The new plan was unveiled by Abbey chief executive Francisco Gomez-Roldan, the Santander executive parachuted into the top job when the Spanish took control in November. He announced plans to boost Abbey's flagging sales by hiring new sales staff. He also intends to launch new mortgages into riskier areas previously shunned by Abbey - such as buy to let.

Lord Burns, who has remained as the Abbey chairman, insisted the new look was not an indication that the previous rebranding exercise - intended to "turn banking on its head" - had failed. "We had some pretty positive responses," he said. "Particularly from younger customers."

In addition to hoisting the new logo on its branches, Abbey will begin refurbishing 250 outlets initially. It also intends to relocate one in four of them.

Mr Gomez-Roldan also wants to stop the high staff turnover, which at 17% is higher than the industry average, and is accelerating job cuts. Some 2,000 of the 3,000 roles earmarked for cuts by the Spanish bank when it took control of Abbey in November will be identified by the end of March and cost savings for the year will rise from £100m to £150m. An unidentified number of its 25 call centres will be closed down and Mr Gomez-Roldan left a question mark hanging over 560 positions at Indian call centres.
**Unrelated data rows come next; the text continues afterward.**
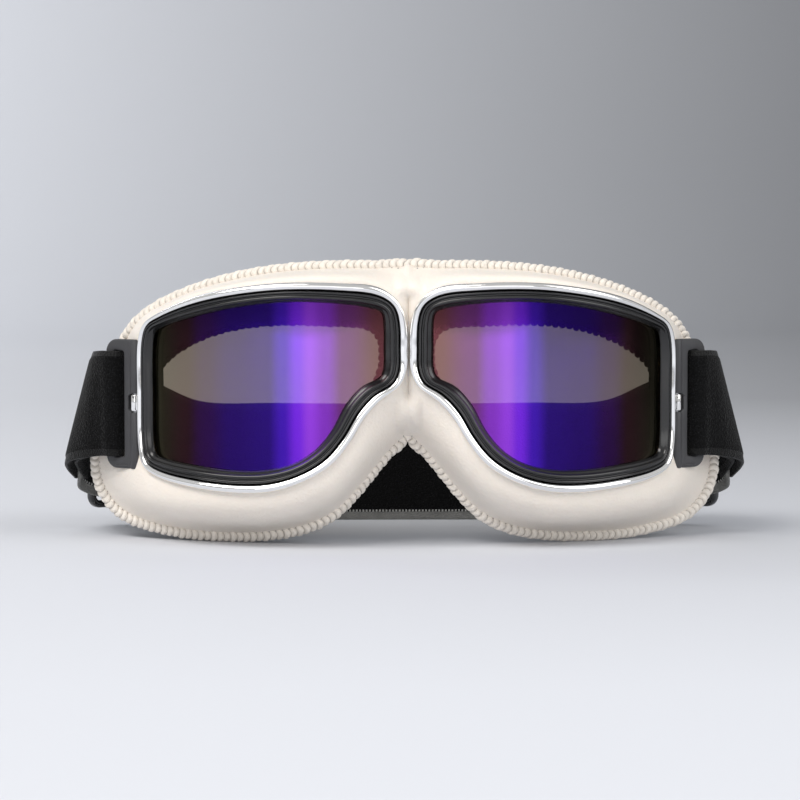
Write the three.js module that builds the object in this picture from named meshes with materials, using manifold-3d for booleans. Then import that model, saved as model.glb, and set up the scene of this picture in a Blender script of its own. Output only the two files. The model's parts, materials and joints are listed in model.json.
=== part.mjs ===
// Motorcycle goggles: two framed lenses on a nose hinge, a padded leather face surround,
// and an elastic strap held by a swivelling outrigger at each temple.
//
// Millimetres, +Z up. The lenses face -Y and the goggles are symmetric about X = 0.
// They stand on the two lower lobes of the pad and on the lower edge of the strap's back run.
import * as THREE from "three";
import { mergeVertices } from "three/addons/utils/BufferGeometryUtils.js";
import Module from "manifold-3d";

const wasm = await Module();
wasm.setup();

// ---------------------------------------------------------------- driving dimensions

// Plan curve of an eye: an arc towards the nose and a tighter arc towards the temple.
const EYE_CENTRE = 26.5; // most forward line of a lens, from the middle plane
const NOSE_RADIUS = 76;
const TEMPLE_RADIUS = 65;

// Depths behind the front of the rim, along the eye's own normal.
const RIM_DEPTH = 3;
const GAP = 0.3; // left between pieces that touch
const FRAME_FRONT = RIM_DEPTH + GAP;
const FRAME_BACK = 12; // at the nose, beside the hinge leaves
const FRAME_BACK_TEMPLE = 7.8;
const LENS_FRONT = 3.1;
const LENS_THICK = 1.8;
const PAD_FRONT = FRAME_FRONT + 0.4;

// The face side of the pad follows the wearer's brow: y = start + x² / curve.
const SEAM_START = 19;
const OPENING_START = 29;
const FACE_CURVE = 310;
const LINING_THICK = 1.2;
const STITCH_BAND = 1.3;
const STITCH_THICK = 2.6;

// One row for each station around the right eye, from the top of the nose outwards:
// rim [s, z] and window [s, z] on the unrolled eye curve, then the pad's stitched seam [x, z]
// and its opening against the face [x, z].
const STATIONS = [
  [[1.7, 71.4], [6.6, 68.4], [0, 83.2], [8.2, 62.2]],
  [[8.2, 75.9], [9.5, 69.6], [9, 83.4], [12, 64.4]],
  [[20, 77.1], [20, 71.1], [21, 83.4], [22, 64.8]],
  [[36, 77.2], [36, 71.5], [37, 82.3], [36, 65.2]],
  [[50, 75.8], [49.6, 70.2], [50.3, 80], [49, 64]],
  [[64.5, 73], [64, 67.5], [64, 75.9], [60, 61]],
  [[79.5, 67.8], [78.6, 63.9], [76, 70.2], [68.5, 56.5]],
  [[86.3, 64.4], [82.6, 62.3], [83, 64.2], [73.5, 52.6]],
  [[89.2, 58.5], [83.9, 58.5], [87.5, 56], [76.2, 47.4]],
  [[89.4, 44], [84.1, 44], [92, 42], [78, 40]],
  [[89, 29], [83.8, 29.8], [95.2, 27], [78, 33]],
  [[86.8, 22.8], [82.6, 26.4], [93.8, 14.5], [76, 26]],
  [[80, 19.8], [78.4, 25.2], [86.5, 5.6], [70.5, 21]],
  [[64.5, 17.3], [64.5, 23.6], [70, 0.9], [61, 17.5]],
  [[50, 16.3], [50.5, 22.7], [52, 0], [50.5, 16.5]],
  [[39.4, 17], [41.5, 23.1], [39.5, 0.8], [41, 17.5]],
  [[30, 20], [33.5, 25], [29.5, 2.9], [33, 20]],
  [[22, 24.8], [26.8, 29], [21.2, 6.9], [27, 24.5]],
  [[16.4, 31.5], [21.6, 35], [15.1, 12.7], [22.5, 30]],
  [[12, 38.4], [17.6, 42.2], [9.6, 19.4], [18.5, 36]],
  [[6.6, 43.8], [12.3, 47.6], [4.2, 26], [14, 41.4]],
  [[1.7, 46.9], [7, 49.8], [0, 29.6], [9.2, 45.4]],
  [[-0.6, 51.5], [5.9, 53], [0, 42], [7.4, 49.4]],
  [[-0.75, 58], [5.9, 58.5], [0, 56], [6.8, 54]],
  [[-0.6, 64.5], [5.9, 64.5], [0, 70], [7, 58.6]],
];
const NOTCH_STATION = 21; // where the seam comes back to the middle plane, over the nose
const RING_STEPS = STATIONS.length * 2;

// Nose hinge.
const BRIDGE_Y = 9.3;
const BRIDGE_LOW = 50;
const BRIDGE_HIGH = 66;
const KNUCKLE_RADIUS = 1.5;
const PIN_RADIUS = 0.65;
const BORE_RADIUS = 0.95;
const LEAF_THICK = 0.9;
const LEAF_TURN = 0.48; // radians from the middle plane
const HINGE_POCKET = { x: 3.9, front: 5.5, back: 17.2, low: 48, high: 68 };

// Outrigger: a slotted plate on a vertical pin beside the rim.
const OUTRIGGER_PIN = new THREE.Vector2(80.2, 31);
const OUTRIGGER_TURN = 38 * THREE.MathUtils.DEG2RAD; // of the plate from +X, in plan
const PLATE_LENGTH = 11;
const PLATE_THICK = 2;
const PLATE_LOW = 21.4;
const PLATE_HIGH = 59.8;
const PLATE_CORNER = 4;
const SLOT_START = 3.9;
const SLOT_END = 8;
const SLOT_EDGE = 3.4; // height of the arm above and below the slot
const BARREL_RADIUS = 1.6;
const LUG_MID = 41;
const LUG_HEIGHT = 4.8;
const NOTCH_HEIGHT = 5.6;
const OUTRIGGER_PIN_LENGTH = 14;

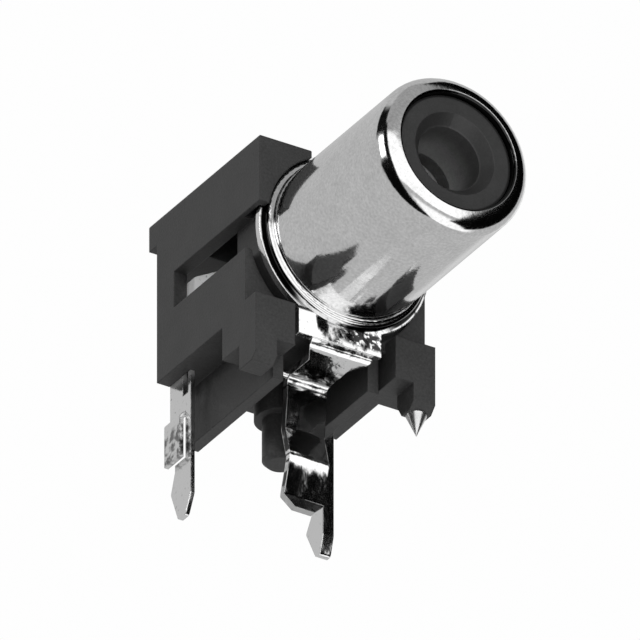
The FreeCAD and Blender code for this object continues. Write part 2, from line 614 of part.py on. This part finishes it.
def make_spike():
    """Pointed metal pin pressed into the right foot."""
    shank = doc.addObject("Part::Cylinder", "spike_shank")
    shank.setExpression("Radius", "Sizes.spike_shank")
    shank.setExpression("Height", "Sizes.spike_seat")
    point = doc.addObject("Part::Cone", "spike_point")
    point.Radius1 = 0
    point.setExpression("Radius2", "Sizes.spike_radius")
    point.setExpression("Height", "Sizes.spike_point")
    point.setExpression("Placement.Base.z", "-Sizes.spike_point")
    for piece in (shank, point):
        piece.setExpression("Placement.Base.x", linked(SPIKE_SIDE))
        piece.setExpression("Placement.Base.y", linked(SPIKE_BACK))
    return fused("locating_spike", shank, point)


nodes = [make_housing(), make_barrel(), make_insert(), make_ground_terminal(), make_centre_contact(),
         make_switch_contact(), make_spike()]
doc.recompute()

# Checks, then one file for each piece
for item in doc.Objects:
    if "Invalid" in item.State or "Error" in item.State:
        raise RuntimeError(f"{item.Name} failed: {item.State}")
os.makedirs("parts", exist_ok=True)
for node in nodes:
    shape = node.Shape
    if shape.isNull() or not shape.isValid() or not shape.Solids:
        raise RuntimeError(f"{node.Label} has no valid solid")
    box_now = shape.BoundBox
    print(f"{node.Label}: {len(shape.Solids)} solid, {shape.Volume:.2f} mm3, X {box_now.XMin:.2f} to {box_now.XMax:.2f}, "
          f"Y {box_now.YMin:.2f} to {box_now.YMax:.2f}, Z {box_now.ZMin:.2f} to {box_now.ZMax:.2f}")
    shape.exportStep(f"parts/{node.Label}.step")
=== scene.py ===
# %% [markdown]
# # Right-angle phono socket for a printed board
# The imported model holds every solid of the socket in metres, standing on the board's top face. Blender
# could model the parts again, but their shapes are already right, so this lesson keeps them and gives each
# one the finish that the real material has: moulded plastic, bright nickel plate and tinned sheet metal.

# %% Load the model
import math

import bmesh
import bpy
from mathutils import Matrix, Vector


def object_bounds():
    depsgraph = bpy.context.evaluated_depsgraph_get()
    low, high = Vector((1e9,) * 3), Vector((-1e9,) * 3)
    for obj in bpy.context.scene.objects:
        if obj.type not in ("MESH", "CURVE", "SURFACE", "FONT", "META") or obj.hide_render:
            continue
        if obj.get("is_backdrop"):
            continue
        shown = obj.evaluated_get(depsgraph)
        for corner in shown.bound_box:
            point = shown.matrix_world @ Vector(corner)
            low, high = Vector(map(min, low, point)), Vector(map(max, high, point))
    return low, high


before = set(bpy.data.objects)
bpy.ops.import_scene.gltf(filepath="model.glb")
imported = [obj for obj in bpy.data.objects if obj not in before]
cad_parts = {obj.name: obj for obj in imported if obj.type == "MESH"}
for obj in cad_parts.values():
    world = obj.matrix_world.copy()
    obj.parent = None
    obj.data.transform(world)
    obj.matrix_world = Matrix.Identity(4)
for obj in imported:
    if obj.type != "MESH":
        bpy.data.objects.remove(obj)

cad_low, cad_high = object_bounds()
print("model box in mm:", [round(1000 * value, 2) for value in (*cad_low, *cad_high)])
print("nodes:", ", ".join(sorted(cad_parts)))

# %% [markdown]
# ## Camera
# The photograph looks up at the socket from its front left, and its parallel edges stay parallel, as
# through a long lens. A perspective camera far away would do, but an orthographic one needs no distance to
# be tuned. Its scale comes from the barrel, which is 8.3 mm across.

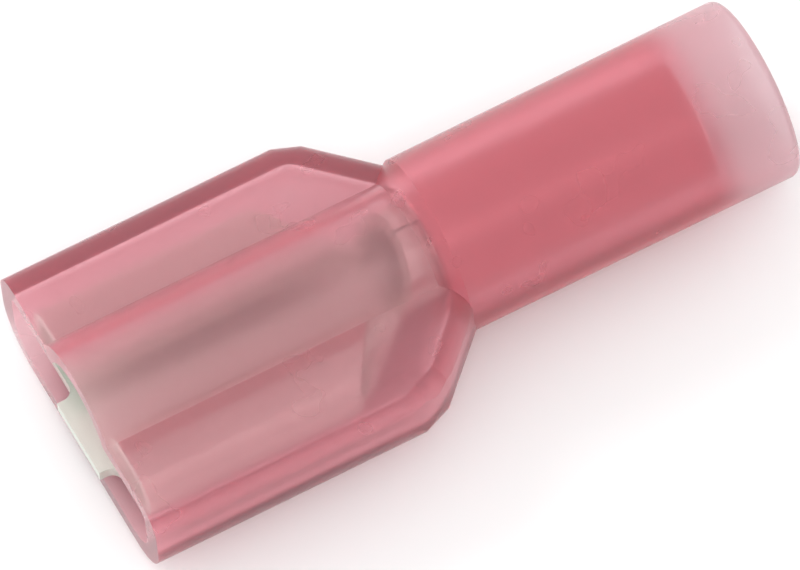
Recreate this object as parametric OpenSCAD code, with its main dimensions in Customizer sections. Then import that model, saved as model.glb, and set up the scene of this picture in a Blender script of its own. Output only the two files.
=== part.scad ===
// Fully insulated female spade terminal (quick-disconnect receptacle).
// A translucent nylon housing holds a stamped receptacle terminal and the
// support sleeve that is pressed over its wire barrel.
// X runs from the tab mouth to the wire entry, Z is up, and the part lies on
// the underside of its round barrel.

/* [Housing] */
// Length from the tab mouth to the wire entry
overall_l = 22.5; // [20.5:0.5:26]
// Width of the flat box round the receptacle
box_w = 9.9; // [9.6:0.1:11]
// Nylon between the cavity and the outside at the sides of the box
side_wall = 0.7; // [0.4:0.05:0.9]
// Nylon over and under the cavity, and over the channel
flat_wall = 0.55; // [0.4:0.05:0.8]
// Length of the box before its shoulders begin to turn in
box_l = 8.45; // [8.3:0.05:9.2]
// Plan radius of the box's rear corners
shoulder_r = 2.4; // [1.9:0.1:2.5]
// Angle at which the shoulders run in to the barrel
shoulder_deg = 45; // [38:1:50]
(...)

The bank blamed "business disruption" and unspecified frauds for a 20% decline in profits to £814m in its core retail business in 2004. In the fourth quarter it also made a £154m provision, in part to help cover the potential mis-selling claims.

The troublesome bond investments which had driven Abbey to a loss in the previous two years made a profit of £23m compared with a £921m loss in 2003. It will keep Porterbrook, the train leasing business. The shrunk bond division allowed Santander to report a statutory profit before tax of £273m compared with a £686m loss in 2003.

Abbey's sales figures show that its mortgage business slumped in the fourth quarter while for the whole year its market share fell to 8.6% from 10.7% in 2003.

Some 90% of Abbey's shareholders received one Santander share and 31p in cash as a result of the takeover in November. Others sold their shares before the deal completed. Abbey, which hopes to have a secondary listing of its shares in London by the summer, said yesterday the shares were now worth 40% more than in July before talks about the takeover leaked.